Después el niño que llevaba la inscripción, y detrás Jesús, temblando, doblado
bajo la pesada carga de la cruz.
Lanzó sobre su
Madre una mirada de compasión, y habiendo tropezado cayó por segunda vez sobre
sus rodillas y sobre sus manos.
María, en
medio de la violencia de su dolor, no vio ni soldados ni verdugos; no vio más
que a su querido Hijo; se precipitó desde la puerta de la casa en medio de los
soldados que maltrataban a Jesús, cayó de rodillas a su lado, y se abrazó a Él.
Yo oí estas
palabras: "¡Hijo mío!" – "¡Madre mía!". Pero no sé si
realmente fueron pronunciadas, o sólo en el pensamiento.
Hubo un
momento de desorden: Juan y las santas mujeres querían levantar a María.

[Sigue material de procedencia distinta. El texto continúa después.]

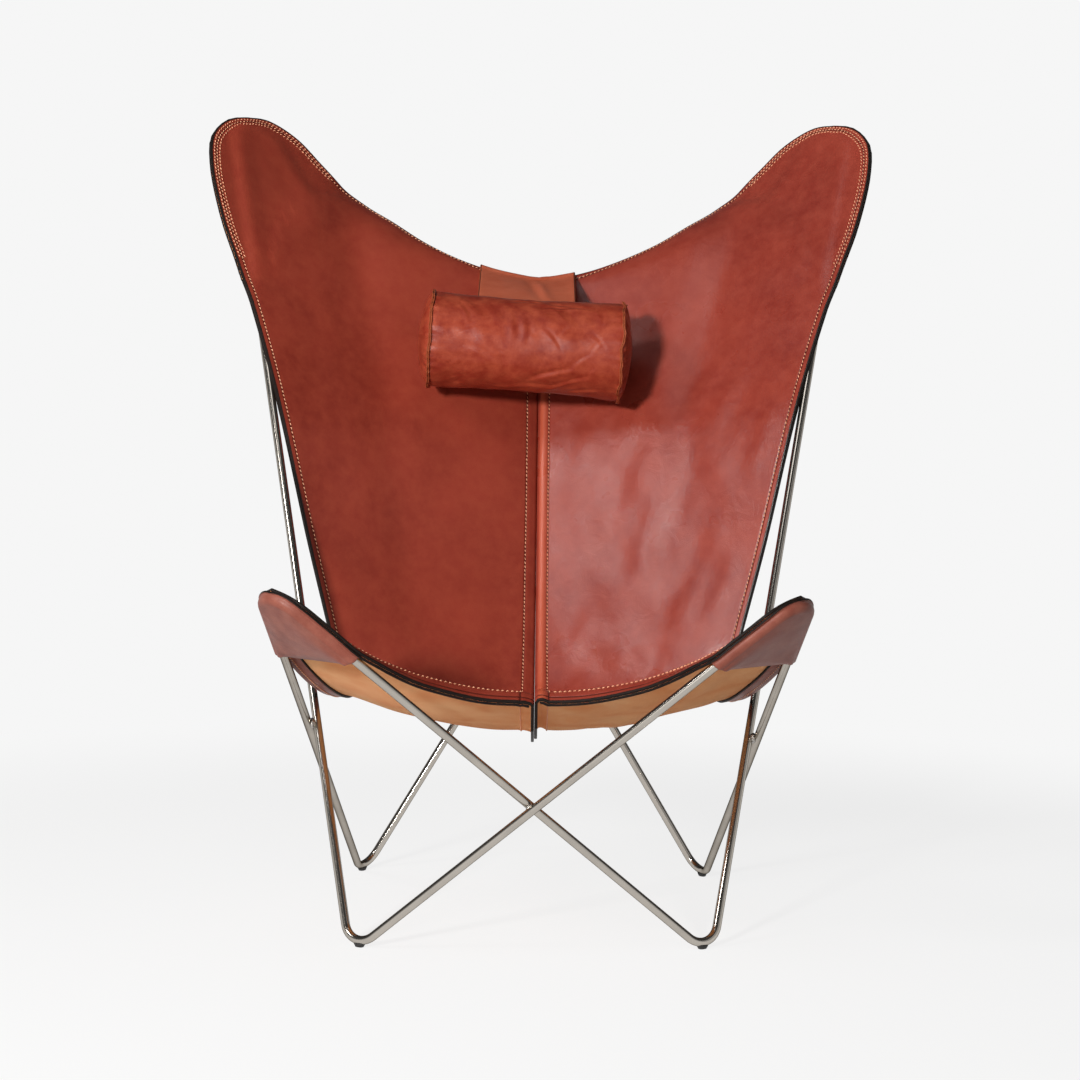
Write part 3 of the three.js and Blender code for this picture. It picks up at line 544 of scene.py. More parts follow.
def beyond_rail(points, pocket, rail):
    """How far points lie outside the rod's line, in the pocket's plane."""
    path, outs = rail
    shape = points.shape[:-1]
    flat = points.reshape(-1, 3)
    normal = pocket["normal"]
    flat = flat - ((flat - pocket["bend"]["corner"]) @ normal)[:, None] * normal
    result = np.empty(len(flat))
    for start in range(0, len(flat), 4000):
        away = flat[start:start + 4000, None] - path[None]
        near = (away ** 2).sum(-1).argmin(1)
        pick = np.arange(len(near))
        reach = np.sqrt((away[pick, near] ** 2).sum(-1))
        sign = np.sign((away[pick, near] * outs[near]).sum(-1))
        result[start:start + 4000] = reach * sign
    return result.reshape(shape)


class Panel:
    """One leather panel as it hangs: rolled down at the seam and drawn over the rods."""

    ROWS = 190
    COLUMNS = 74

    def __init__(self, side):
        self.side = side
        self.half = half = Half(side)
        length = half.seam.lengths[-1]
        body = np.linspace(NEAR[-1], length - NEAR[-1], self.ROWS)
        runs = np.concatenate([NEAR[:-1], body, (length - NEAR[:-1])[::-1]])
        self.v = half.seam.share_at_length(runs)
        self.wing_rail = rail_path(half.wing, WING_TOP_RUN + WING_RAIL_ON,
                                   WING_SIDE_RUN + WING_RAIL_ON)
        self.tip_rail = rail_path(half.tip, FRONT_RUN + TIP_RAIL_ON, BACK_RUN + TIP_RAIL_ON)
        sheet, across = self.sheet_grid()
        normals = grid_normals(sheet)
        sheet = sheet + normals * self.relief(sheet, across)[..., None]
        self.middle = np.concatenate([self.seam_grid(sheet, across), sheet], axis=1)
        self.normals = grid_normals(self.middle)
        self.first = self.middle.shape[1] - sheet.shape[1]
        self.across = across
        x = np.concatenate([np.zeros((len(self.v), self.first)), across], 1)
        self.flat = np.stack([x, np.broadcast_to(runs[:, None], x.shape)], -1)
        self.trees()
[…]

Los
alguaciles la injuriaban.
Uno de ellos
le dijo: "Mujer, ¿qué vienes a hacer aquí? Si lo hubieras educado
mejor, no estaría en nuestras manos".
Algunos
soldados tuvieron compasión. Juan y las santas mujeres la condujeron atrás a la
misma puerta, donde la vi caer sobre sus rodillas.
La
Magdalena y Juan
El dolor
había puesto a Magdalena como fuera de sí.
Su
arrepentimiento y su gratitud no tenían límites, y cuando quería elevar hacia Él su amor, veía a
Jesús maltratado, conducido a la muerte, a causa de las culpas, que el Señor
había tomado como si fueran suyas.
Entonces sus
pecados le penetraban de horror, su alma se le partía, y todos esos
sentimientos se expresaban en su conducta, en sus palabras y en sus
movimientos.
Juan amaba y
sufría. Conducía por la primera vez a la Madre de Dios por el camino de la
cruz, donde la Iglesia debía seguirla. Donde nosotros debemos seguir a María.